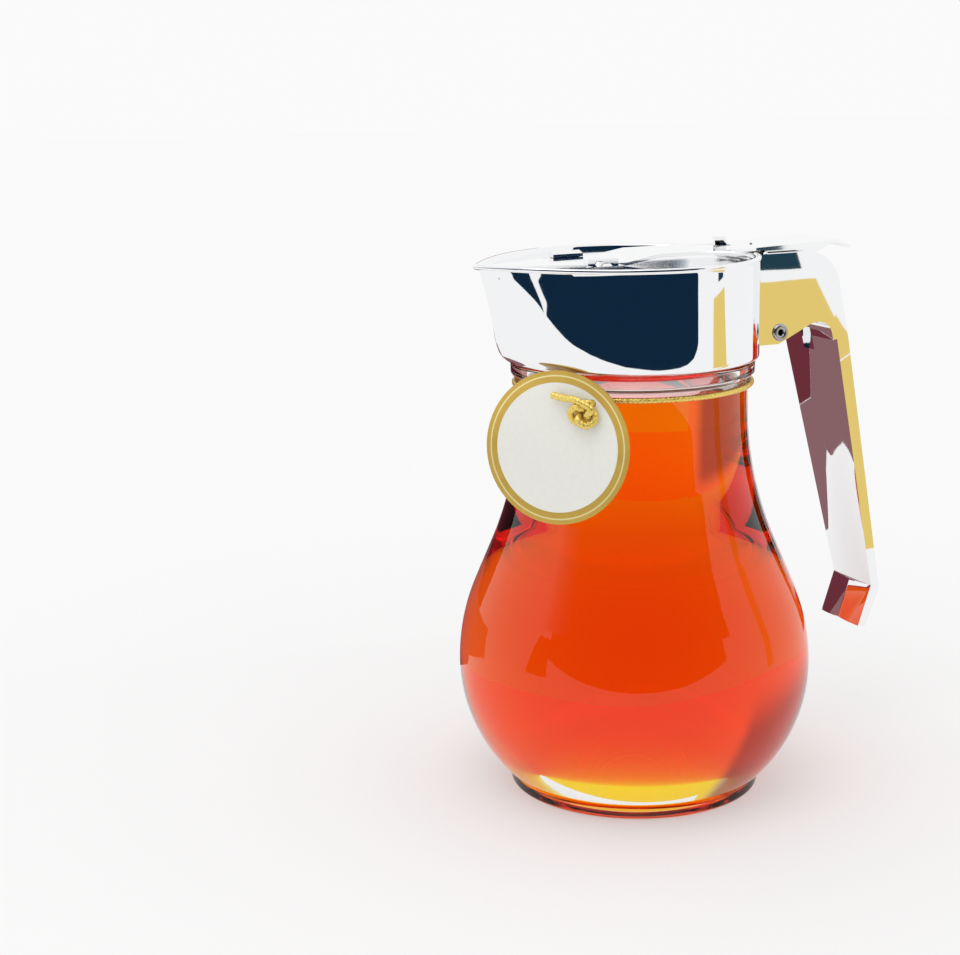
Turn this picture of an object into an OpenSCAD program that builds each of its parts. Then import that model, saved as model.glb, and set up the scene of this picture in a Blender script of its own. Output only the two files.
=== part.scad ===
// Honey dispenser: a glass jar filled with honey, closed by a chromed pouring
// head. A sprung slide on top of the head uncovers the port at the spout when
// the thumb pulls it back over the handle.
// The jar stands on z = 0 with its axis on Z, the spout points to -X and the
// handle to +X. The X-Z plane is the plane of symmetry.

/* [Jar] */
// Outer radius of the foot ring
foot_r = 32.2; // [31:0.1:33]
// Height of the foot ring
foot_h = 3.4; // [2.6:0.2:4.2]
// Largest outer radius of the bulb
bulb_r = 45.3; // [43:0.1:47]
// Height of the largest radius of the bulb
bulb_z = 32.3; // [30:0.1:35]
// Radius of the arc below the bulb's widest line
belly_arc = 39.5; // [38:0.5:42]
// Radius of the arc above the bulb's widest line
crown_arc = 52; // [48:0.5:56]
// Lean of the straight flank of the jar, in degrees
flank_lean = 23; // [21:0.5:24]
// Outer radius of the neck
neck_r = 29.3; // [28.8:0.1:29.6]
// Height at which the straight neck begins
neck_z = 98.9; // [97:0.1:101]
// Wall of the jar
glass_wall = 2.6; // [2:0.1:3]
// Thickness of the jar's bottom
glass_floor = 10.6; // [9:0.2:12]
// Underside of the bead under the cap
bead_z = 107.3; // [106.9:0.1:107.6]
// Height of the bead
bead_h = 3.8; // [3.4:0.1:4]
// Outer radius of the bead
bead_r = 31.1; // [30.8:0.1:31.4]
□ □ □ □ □
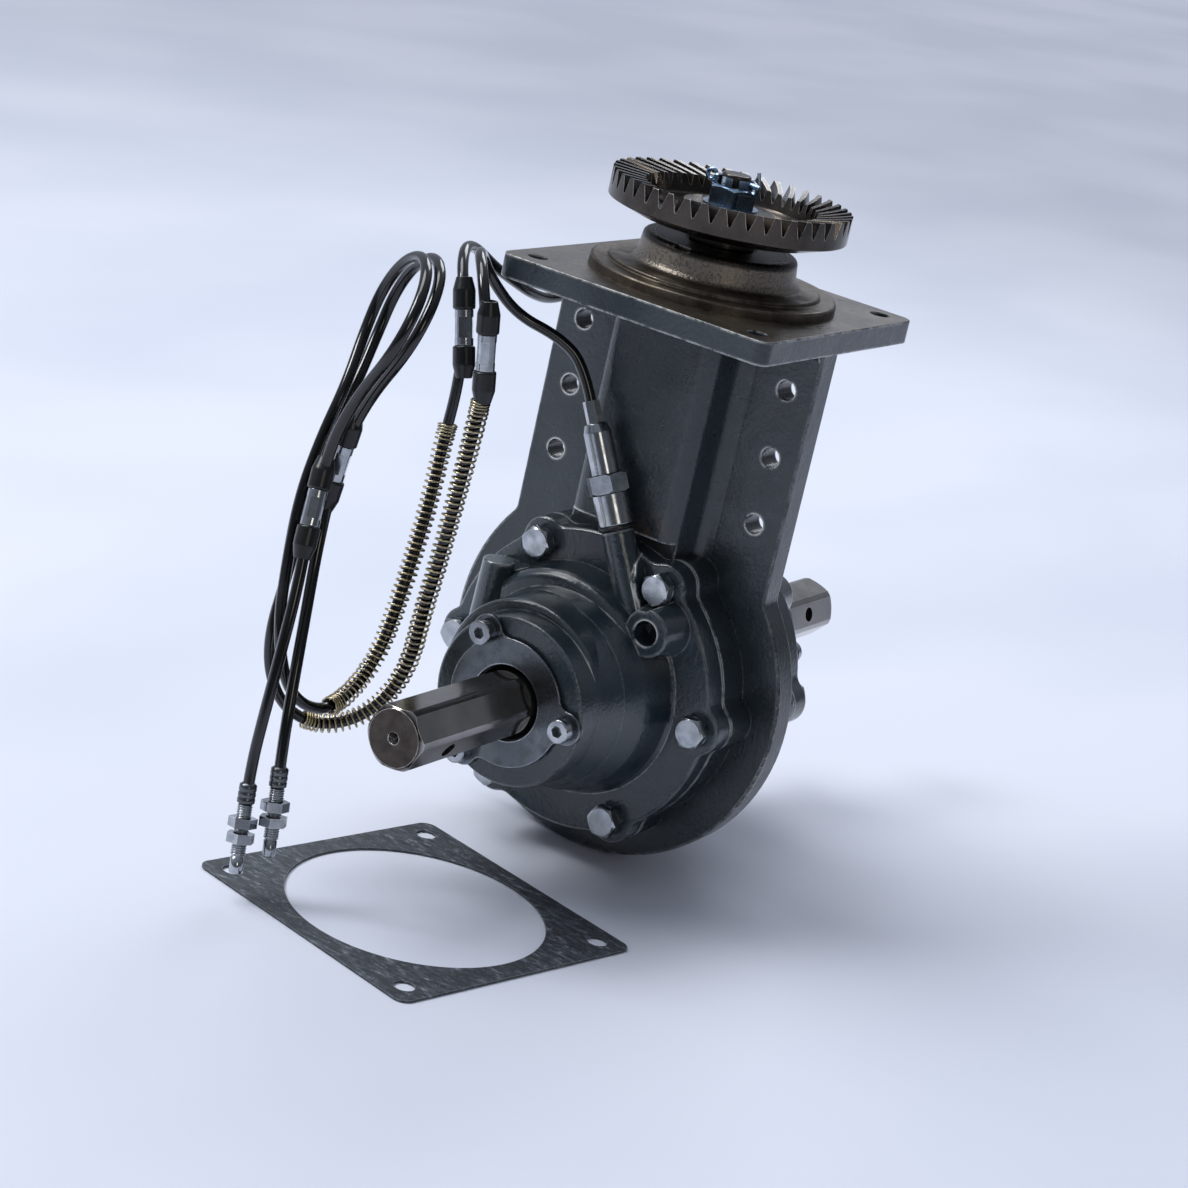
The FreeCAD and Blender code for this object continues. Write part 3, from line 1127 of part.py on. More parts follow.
□ □ □ □ □
# Given instruction
From the data, collect all lines where the string "Blender" appears.

# Solution
Turn this picture of an object into an OpenSCAD program that builds each of its parts. Then import that model, saved as model.glb, and set up the scene of this picture in a Blender script of its own. Output only the two files.
The FreeCAD and Blender code for this object continues. Write part 3, from line 1127 of part.py on. More parts follow.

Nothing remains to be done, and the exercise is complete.